Avoiding an Inference of Bad Faith
Western Real Estate Equities, L.L.C. v. Village at Camp Bowie I, L.P. explains the majority view on artificial impairment.[4] There, the Fifth Circuit rejected the argument that a plan proponent cannot artificially impair a friendly class of creditors solely to create the impaired accepting class necessary to satisfy § 1129(a)(10).[5] In doing so, the Fifth Circuit joined the Ninth Circuit by holding that § 1129(a)(10) does not distinguish between discretionary and economically driven impairment.[6]
As explained in Western, impairment is determined solely pursuant to § 1124, which provides that a plan impairs a class of claims unless it “leaves unaltered the legal, equitable, and contractual rights” of the claimants.[7] In other words, any alteration of the creditor’s rights, no matter how minor, constitutes impairment.[8] A plan proponent’s motives and methods for achieving compliance with § 1129(a)(10) may be examined, if at all, under the requirements of § 1129(a)(3), which requires the plan to be proposed in good faith and not by and means forbidden by law.[9]
Turning to the Bankruptcy Code’s good faith requirement, the Western Court upheld the bankruptcy and district courts’ determination that the debtor satisfied § 1129(a)(3). Ultimately, the Western Court found that the debtor had not run afoul of § 1129(a)(3) because it proposed a feasible cramdown plan for legitimate purposes, including reorganizing its debts, continuing its real estate venture, and preserving its non-trivial equity.[10] The Western Court further noted that there was no evidence of an improper relationship between the debtor and the impaired creditors.[11] Although the Fifth Circuit did not enumerate specific factors to consider when evaluating good faith, the court indicated that an inference of bad faith is strong where the debtor creates the impaired accepting class through the use of related parties.[12]

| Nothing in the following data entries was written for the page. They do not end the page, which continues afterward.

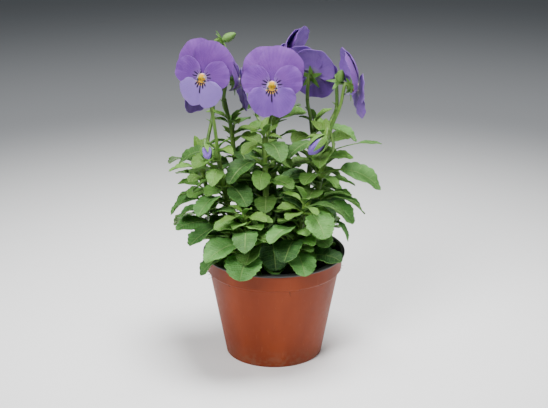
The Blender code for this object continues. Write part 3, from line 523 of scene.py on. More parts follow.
def shown_leaf(shown, rng):
    root = along(stem_path(SHOOTS[shown.shoot]), shown.share)
    seed = int(rng.integers(1, 10**6))
    shape = (shown.azimuth, shown.rises, shown.petiole, shown.length, shown.width, shown.roll)
    return Leaf(shown.shoot, shown.share, root, *shape, SHOWN_CUP, 0.0, seed)


def trials(wanted, shrinks=(1.0, 0.86, 0.74), shifts=SHIFTS, turns=TURNS):
    """The leaf as wanted, then swung, tipped and moved along its stem, then smaller."""
    stem = stem_path(SHOOTS[wanted.shoot])
    for shrink in shrinks:
        for shift in shifts:
            root = along(stem, wanted.share + shift)
            for tip in TIPS:
                rises = tuple(r + tip * k for r, k in zip(wanted.rises, (0.4, 0.8, 1, 1)))
                for turn in turns:
                    yield wanted._replace(
                        share=wanted.share + shift,
                        root=root,
                        azimuth=wanted.azimuth + turn,
                        rises=rises,
                        length=wanted.length * shrink,
                        width=wanted.width * shrink,
                    )


def with_points(table, owner, points):
    """The table of points with these added, each with the shoot that bears it."""
    return np.vstack([table, np.column_stack([points, np.full(len(points), owner)])])


def points_near(table, centre, reach, shoot):
    """The table's points within reach, and those of them that other shoots bear."""
    near = table[np.linalg.norm(table[:, :3] - centre, axis=1) < reach]
    return near[:, :3], near[near[:, 3] != shoot, :3]


class Thicket:
    """What already grows, so that each new leaf can be placed clear of it."""

    def __init__(self):
        self.marks = np.empty((0, 4))
        self.skins = np.empty((0, 4))
        self.rods = np.empty((0, 4))
        self.marks = with_points(self.marks, NO_SHOOT, rim_window())
        for index, shoot in enumerate(SHOOTS):
            self.marks = with_points(self.marks, index, stem_path(shoot, STEM_MARKS))
            self.rods = with_points(self.rods, index, stem_path(shoot, STEM_RODS))
        for head in BLOOMS + BUDS:
            self.marks = with_points(self.marks, head.shoot, stalk_path(head, STALK_MARKS))
            spots = bloom_points(head) if head in BLOOMS else bud_points(head)
            self.marks = with_points(self.marks, NO_SHOOT, spots)
            self.rods = with_points(self.rods, head.shoot, stalk_path(head, STALK_RODS))

    def cuts_nothing(self, leaf):
        """Whether a small leaf, point by point, keeps off every leaf's skin and other shoots' stems."""
        petiole, blade = skin_points(leaf)
        both = np.vstack([petiole, blade])
        centre = blade.mean(0)
        reach = np.linalg.norm(both - centre, axis=1).max() + ROD_ROOM
        if nearest(both, points_near(self.rods, centre, reach, leaf.shoot)[1]) < ROD_ROOM:
            return False
        skins, others = points_near(self.skins, centre, reach, leaf.shoot)
        return nearest(blade, skins) >= SKIN_ROOM and nearest(petiole, others) >= SKIN_ROOM

    def place(self, options, blade_room, stalk_room, small=False):
        """The first of the options that is clear of the pot and of all that grows, or None."""
        for leaf in options:
            petiole, blade = leaf_points(leaf)
            if not clear_of_pot(np.vstack([petiole, blade])):
                continue
            reach = leaf.petiole + leaf.length + leaf.width + blade_room
            everything, others = points_near(self.marks, leaf.root, reach, leaf.shoot)
            if nearest(petiole, others) < stalk_room or nearest(blade, everything) < blade_room:
                continue
            if small and not self.cuts_nothing(leaf):
                continue
            self.marks = with_points(self.marks, leaf.shoot, np.vstack([petiole, blade]))
            self.skins = with_points(self.skins, leaf.shoot, np.vstack(skin_points(leaf)))
            return leaf
        return None


def plan_leaves(thicket):
    """The leaves shown first, then leaves in turn from the bottom up, each clear of all before it."""
    rng = np.random.default_rng(LEAF_SEED)
    wishes = [shown_leaf(shown, rng) for shown in SHOWN_LEAVES]
    for order in range(max(s.leaves for s in SHOOTS)):
        wishes += [leaf_at(k, s, order, rng) for k, s in enumerate(SHOOTS) if order < s.leaves]
    placed = [thicket.place(trials(wanted), BLADE_ROOM, STALK_ROOM) for wanted in wishes]
    return [leaf for leaf in placed if leaf]


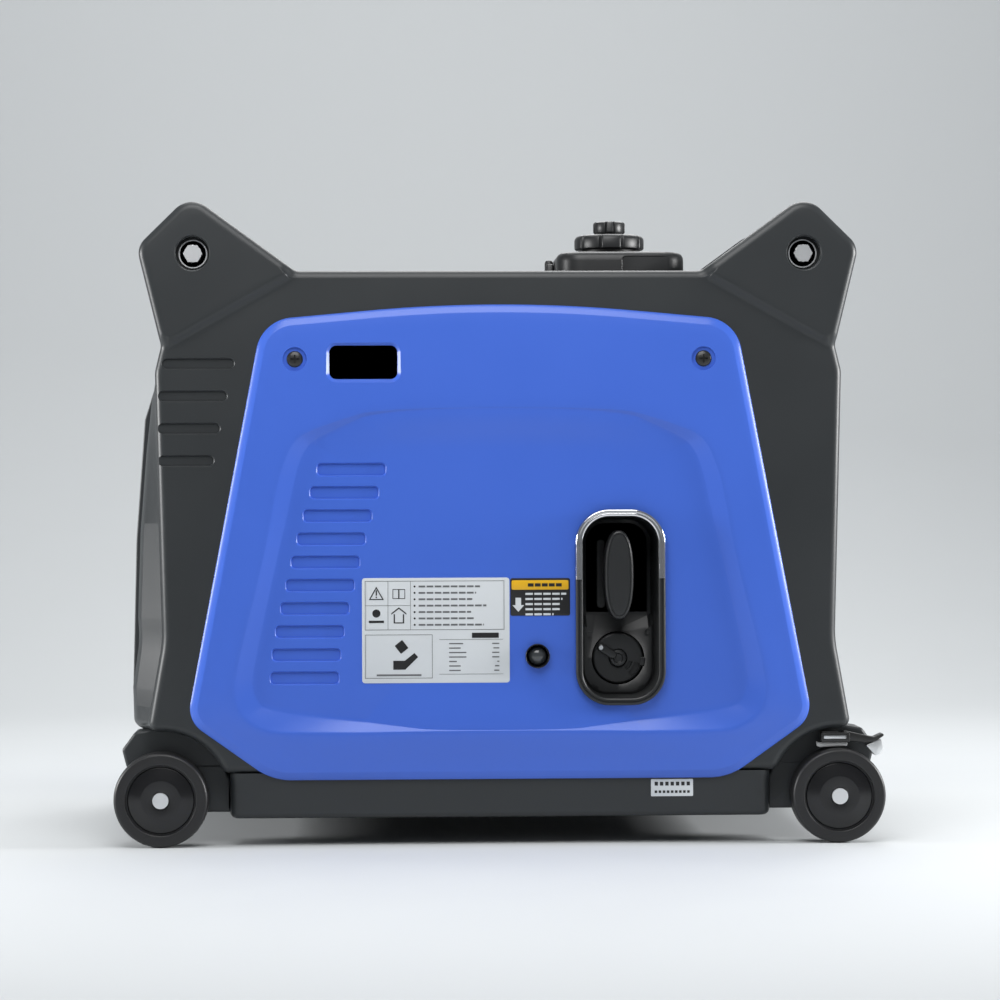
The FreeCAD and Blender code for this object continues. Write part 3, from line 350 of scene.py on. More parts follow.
printBlack = material("printBlack", (0.012, 0.012, 0.013), 0.35, mottling=0.02)
printGrey = material("printGrey", (0.13, 0.135, 0.14), 0.4, mottling=0.02)
printYellow = material("printYellow", (0.75, 0.42, 0.01), 0.35, mottling=0.02)
castAlloy = material("castAlloy", (0.42, 0.43, 0.44), 0.45, metallic=0.9, grain=0.1)
steelGrey = material("steelGrey", (0.4, 0.4, 0.4), 0.35, metallic=1)
copperWound = material("copperWound", (0.5, 0.22, 0.1), 0.4, metallic=0.9)
lampGreen = material("lampGreen", (0.02, 0.4, 0.06), 0.15)
switchRed = material("switchRed", (0.55, 0.02, 0.015), 0.25)
buttonGreen = material("buttonGreen", (0.02, 0.22, 0.05), 0.25)
ropeFibre = material("ropeFibre", (0.03, 0.03, 0.03), 0.8, mottling=0.3)
tankPlastic = material("tankPlastic", (0.02, 0.02, 0.02), 0.5)
bulbSmoke = material("bulbSmoke", (0.05, 0.055, 0.06), 0.08, coat=0.6)
print("materials ready")

# ---- service panels ----

panel = {
    "proud": 5.0, "bevelWidth": 6.5, "fieldDepth": 4.6, "slope": 0.42, "fall": (1.0, 3.2),
    "points": 900, "centre": (0.0, 232.0),
    "outline": [(178.9, 51.7, 48), (244.9, 98.6, 22), (185.6, 411.0, 30), (0.0, 427.7, 1150)],
    "swooshOuter": [(53, 89.7), (120, 88.4), (171.6, 88.1), (184, 89.6), (196.5, 96.3), (206.6, 107.0),
                    (209.4, 122), (207, 138), (201.6, 161.5), (185.2, 225.8), (174.7, 285.5), (170, 298.7),
                    (164.6, 312), (155.2, 322.5), (125.6, 333.1), (92.8, 342.4)],
    "swooshInner": [(53, 90.2), (78, 93.6), (182.5, 107.2), (189.5, 113.9), (193.4, 124), (192.7, 136.5),
                    (174.7, 221.5), (165.4, 259), (159.9, 285.5), (156.8, 298.7), (151.3, 310.4),
                    (143.5, 318.2), (128.7, 325.3), (92.8, 341.9)],
    "ventSize": (53.3, 9.5, 3.0), "ventDepth": 2.4, "ventLip": 0.7,
    "ventTop": 294.3, "ventPitch": 18.1,
    "ventMiddles": (-116.2, -121.8, -127.1, -132.1, -136.7, -140.9, -145.0, -149.0, -151.8, -153.2),
    "fingerHole": (-106.5, 378.0, 53.3, 26.4, 5.5), "fingerRim": 3.0, "dish": 2.6,
    "screwX": 160.0, "screwZ": 380.5, "screwSeat": 9.5,
}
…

In Village Green I, LP v. Fannie Mae, the Sixth Circuit joined the Fifth and Ninth Circuits in holding that impairment need not be economically driven to satisfy § 1129(a)(10). Nevertheless, the Village Green Court upheld the district court’s decision to reverse confirmation of the debtor’s plan because the debtor failed to propose the plan in good faith.[13] In Village Green, the debtor’s former lawyer and accountant were owed approximately $2,400 for prepetition services.[14] Despite the minimal size of the the claims and robust cash-flow projections, the debtor proposed to “impair” these de minimis claims by making two installment payments over 60 days.[15] The Sixth Circuit first — joining the majority view — noted that the plan undisputedly impaired the class of claims.[16]

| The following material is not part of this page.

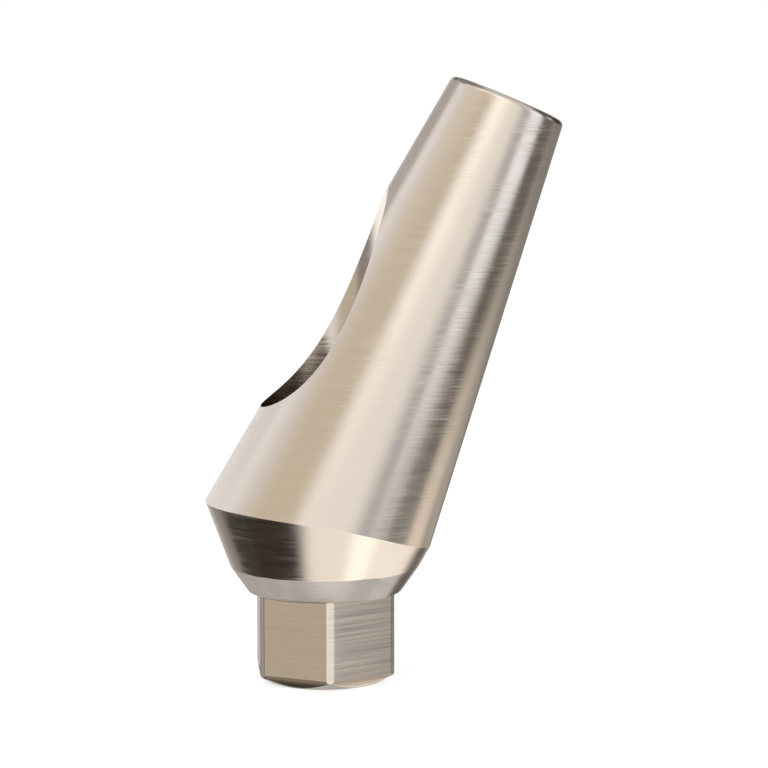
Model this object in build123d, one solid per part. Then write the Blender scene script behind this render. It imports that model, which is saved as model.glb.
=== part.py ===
from build123d import *
import os
from math import cos, radians, sin, tan

# An angled dental abutment, turned and milled from one bar of titanium.
# Millimetres. The origin is the centre of the hexagon's end face, +Z runs up the axis
# of the fixing screw, and the post leans toward +X.

# Hexagon that enters the implant
HEX_ACROSS_FLATS = 2.42
HEX_ACROSS_CORNERS = 2.72
HEX_LENGTH = 1.63
LEAD_LENGTH = 0.19
LEAD_ANGLE = 30.0
END_FACE_DIAMETER = 2.14
END_CHAMFER_ANGLE = 30.0

# Seat cone that closes on the implant's rim, its angle measured from the screw axis
SEAT_TOP_DIAMETER = 3.43
SEAT_HEIGHT = 0.46
SEAT_ANGLE = 35.0
FOOT_ROUNDING = 0.05

# Flare between seat and post, its slopes measured from the screw axis
FLARE_ANGLE_OUTER = 29.7
FLARE_ANGLE_INNER = 20.4
FLARE_ANGLE_SIDE = 17.0

# Conical post, its axis leaning about a point on the screw axis, its end cut a little flatter
POST_LEAN = 23.9
POST_PIVOT_HEIGHT = 3.01
POST_PIVOT_DIAMETER = 4.02
POST_TAPER = 6.5
POST_LENGTH = 8.18
POST_END_LEAN = 23.0
RIM_ROUNDING = 0.11
MARGIN_ROUNDING = 0.04

# Screw channel: wide above the seat of the screw's head, narrow through the hexagon
CHANNEL_DIAMETER = 2.30
SCREW_HOLE_DIAMETER = 1.90
HEAD_SEAT_HEIGHT = 2.10
HEAD_SEAT_ANGLE = 45.0

# How far cutting bodies run past what they cut
OVERRUN = 1.0

seat_top = HEX_LENGTH + SEAT_HEIGHT
lean = radians(POST_LEAN)
post_axis = Vector(sin(lean), 0, cos(lean))
post_pivot = Vector(0, 0, POST_PIVOT_HEIGHT)
post_end = post_pivot + post_axis * POST_LENGTH


def circle_at(height, diameter):
    """A level circle on the screw axis."""
    return Plane.XY.offset(height) * Circle(diameter / 2)


def turned(points):
    """A body turned about the screw axis from (radius, height) points."""
    outline = Polyline(*[(radius, 0, height) for radius, height in points], close=True)
    return revolve(make_face(outline), Axis.Z)


def connection_hexagon():
    """Hexagon with a lead-in taper on each flat, its corners turned and its end chamfered."""
    flat = HEX_ACROSS_FLATS / 2
    corner = HEX_ACROSS_CORNERS / 2
    end = END_FACE_DIAMETER / 2
    chamfer = (corner - end) * tan(radians(END_CHAMFER_ANGLE))
    end_flat = flat - LEAD_LENGTH * tan(radians(LEAD_ANGLE))
    wide = RegularPolygon(flat, 6, major_radius=False, rotation=30)
    narrow = RegularPolygon(end_flat, 6, major_radius=False, rotation=30)
    lead = loft([Plane.XY * narrow, Plane.XY.offset(LEAD_LENGTH) * wide], ruled=True)
    prism = extrude(Plane.XY.offset(LEAD_LENGTH) * wide, HEX_LENGTH - LEAD_LENGTH)
    envelope = turned([(0, 0), (end, 0), (corner, chamfer), (corner, HEX_LENGTH), (0, HEX_LENGTH)])
    return (lead + prism) & envelope


def seat_cone():
    """Cone that closes on the implant, with a rounded edge round its foot."""
    top = SEAT_TOP_DIAMETER / 2
    foot = top - SEAT_HEIGHT * tan(radians(SEAT_ANGLE))
    cone = turned([(0, HEX_LENGTH), (foot, HEX_LENGTH), (top, seat_top), (0, seat_top)])
    foot_edge = cone.edges().filter_by(GeomType.CIRCLE).sort_by(Axis.Z)[0]
    return fillet(foot_edge, FOOT_ROUNDING)


def flare():
    """Leaning flare on the seat's round top, carried up past the end of the post."""
    rise = post_end.Z + OVERRUN - seat_top
    base = SEAT_TOP_DIAMETER / 2
    outer = base + rise * tan(radians(FLARE_ANGLE_OUTER))
    inner = base + rise * tan(radians(FLARE_ANGLE_INNER))
    side = base + rise * tan(radians(FLARE_ANGLE_SIDE))
    centre = (outer - inner) / 2
    top = Plane((centre, 0, seat_top + rise)) * Ellipse((outer + inner) / 2, side)
    return loft([circle_at(seat_top, SEAT_TOP_DIAMETER), top], ruled=True)


def post_cone():
    """Leaning cone of the post, carried down past the flare's foot, its top rim rounded."""
    below = POST_PIVOT_HEIGHT - seat_top + SEAT_TOP_DIAMETER / 2 + OVERRUN
    above = POST_LENGTH + OVERRUN
    widening = tan(radians(POST_TAPER))
    bottom_radius = POST_PIVOT_DIAMETER / 2 + below * widening
    top_radius = POST_PIVOT_DIAMETER / 2 - above * widening
    base = Plane(post_pivot - post_axis * below, z_dir=post_axis)
    align = (Align.CENTER, Align.CENTER, Align.MIN)
    cone = base * Cone(bottom_radius, top_radius, below + above, align=align)
    end_lean = radians(POST_END_LEAN)
    end_plane = Plane(post_end, z_dir=(sin(end_lean), 0, cos(end_lean)))
    cut = split(cone, bisect_by=end_plane, keep=Keep.BOTTOM)
    rim = cut.faces().sort_by(Axis(post_pivot, post_axis))[-1].edges()
    return fillet(rim, RIM_ROUNDING)


def screw_channel():
    """Stepped hole on the screw axis, with a conical seat for the screw's head."""
    hole = SCREW_HOLE_DIAMETER / 2
    channel = CHANNEL_DIAMETER / 2
    seat_rise = (channel - hole) / tan(radians(HEAD_SEAT_ANGLE))
    above = post_end.Z + OVERRUN
    return turned([
        (0, -OVERRUN),
        (hole, -OVERRUN),
        (hole, HEAD_SEAT_HEIGHT),
        (channel, HEAD_SEAT_HEIGHT + seat_rise),
        (channel, above),
        (0, above),
    ])


def flared_post():
    """What flare and post share, with the edge where they meet rounded all the way round."""
    common = flare() & post_cone()
    flare_face = common.faces().filter_by(GeomType.BSPLINE)[0]
    margin = flare_face.edges().sort_by(Axis.Z)[-1]
    return fillet(margin, MARGIN_ROUNDING)


def abutment():
    """Hexagon, seat, flare and post as one piece, with the screw channel through it."""
    return connection_hexagon() + seat_cone() + flared_post() - screw_channel()


body = abutment()
body.label = "abutment_body"

os.makedirs("parts", exist_ok=True)
export_step(body, "parts/abutment_body.step")
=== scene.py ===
import math
import bmesh
import bpy
import numpy as np
from mathutils import Matrix


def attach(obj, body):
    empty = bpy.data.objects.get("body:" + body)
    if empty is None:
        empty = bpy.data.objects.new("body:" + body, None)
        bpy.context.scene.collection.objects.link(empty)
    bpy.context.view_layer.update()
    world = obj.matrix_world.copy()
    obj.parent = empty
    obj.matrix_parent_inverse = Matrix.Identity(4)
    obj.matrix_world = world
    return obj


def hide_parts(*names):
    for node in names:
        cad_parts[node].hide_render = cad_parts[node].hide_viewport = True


# An angled dental abutment in bare titanium: a hexagon that enters the implant, a seat
# cone, a leaning flare and a leaning conical post, with the screw channel breaking out
# through the post's flank. The finish follows the cutting tools, which leave level lines.

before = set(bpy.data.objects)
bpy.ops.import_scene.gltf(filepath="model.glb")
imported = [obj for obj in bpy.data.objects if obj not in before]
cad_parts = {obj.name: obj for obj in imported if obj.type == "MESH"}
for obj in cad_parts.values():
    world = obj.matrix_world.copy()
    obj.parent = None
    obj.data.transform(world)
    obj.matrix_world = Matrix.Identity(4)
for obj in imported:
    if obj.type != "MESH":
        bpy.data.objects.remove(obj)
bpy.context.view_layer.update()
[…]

The Sixth Circuit then analyzed § 1129(a)(3)’s good faith factors. In affirming the district court’s finding of bad faith, the court of appeals focused its analysis on (1) the debtor’s cash flow projections, which showed that the minor claims could have easily been paid in full at the time of plan confirmation, and (2) the fact that the secured creditor offered full payment to the minor creditors prior to confirmation, yet the minor claimants refused to accept the offer.[17] Further, the Village Green Court gave substantial weight to evidence of a close relationship between the debtor and the impaired creditors.[18] Similar to the Fifth Circuit’s observation in Western,[19] the Village Green Court found that this evidence of an alliance between the debtor and the impaired creditors gave the appearance of bad faith.[20] As such, the Sixth Circuit found that the bankruptcy court’s confirmation order was properly overturned by the district court because the debtor’s plan failed to satisfy § 1129(a)(3)’s good faith requirement.
Conclusion
Following the decisions of Western and Village Green, a clear majority now exists supporting the proposition that a debtor’s strategic or artificial impairment of a class of claims does not preclude such class of creditors from serving as § 1129(a)(10)’s required impaired accepting class. Despite this majority view, a debtor’s decision to artificially impair a class of claims is not immune from scrutiny and may run afoul of § 1129(a)(3)’s good faith requirement. The juxtaposition of results in Western and Village Green provide helpful insight to single asset real estate debtors structuring a cramdown plan over the objection of secured lenders. On the one hand, while these opinions clearly accept strategic impairment as a useful means to preserve significant equity in a continuing real estate venture and a legitimate use of the bankruptcy process, the selection of impaired creditors is key. Debtors must be aware that strategically impairing closely related parties will likely give rise to an inference of bad faith that, if not otherwise overcome, may preclude confirmation pursuant to § 1129(a)(3). However, the ability to strategically impair unrelated, minor creditors may serve as an invaluable tool for single asset real estate debtors.
[1] 11 U.S.C. § 1129(a)(10)
[2] Western Real Estate Equities, L.L.C. v. Vill. At Camp Bowie I, L.P. (In re Vill. at Camp Bowie I, L.P.), 710 F.3d 239, 244 (5th Cir. 2013); Matter of L&J Anaheim Assocs., 995 F.2d 940 (9th Cir. 1993); but see Windsor on the River Assocs., Ltd. v. Balcor Real Estate Fin., Inc. (In re Windsor on the River Assocs., Ltd.), 7 F.3d 127 (8th Cir. 1993).
[3] Western Real Estate Equities, L.L.C., 710 F.3d at 247; Vill. Green I, GP v. Fannie Mae (In re Vill. Green I, GP), 811 F.3d 816 (6th Cir. 2016).
[4] Western Real Estate Equities, L.L.C., 710 F.3d at 244.
[5] Id.
[6] Id. at 245.
[7] 11 U.S.C. §1124(1)
[8] Western Real Estate Equities, L.L.C., 710 F.3d 239, 245.
[9] Id. at 247.
[10] Id.
[11] Id. at 248.
[12] Id.
[13] Vill. Green I, GP, 811 F.3d 816, 819.
[14] Id. at 817.
[15] Id.
[16] Id. at 818.
[17] Id. at 819.
[18] Id.
[19] Western Real Estate Equities, L.L.C., 710 F.3d 239, 248.
[20] Western Real Estate Equities, L.L.C., 710 F.3d 239, 248.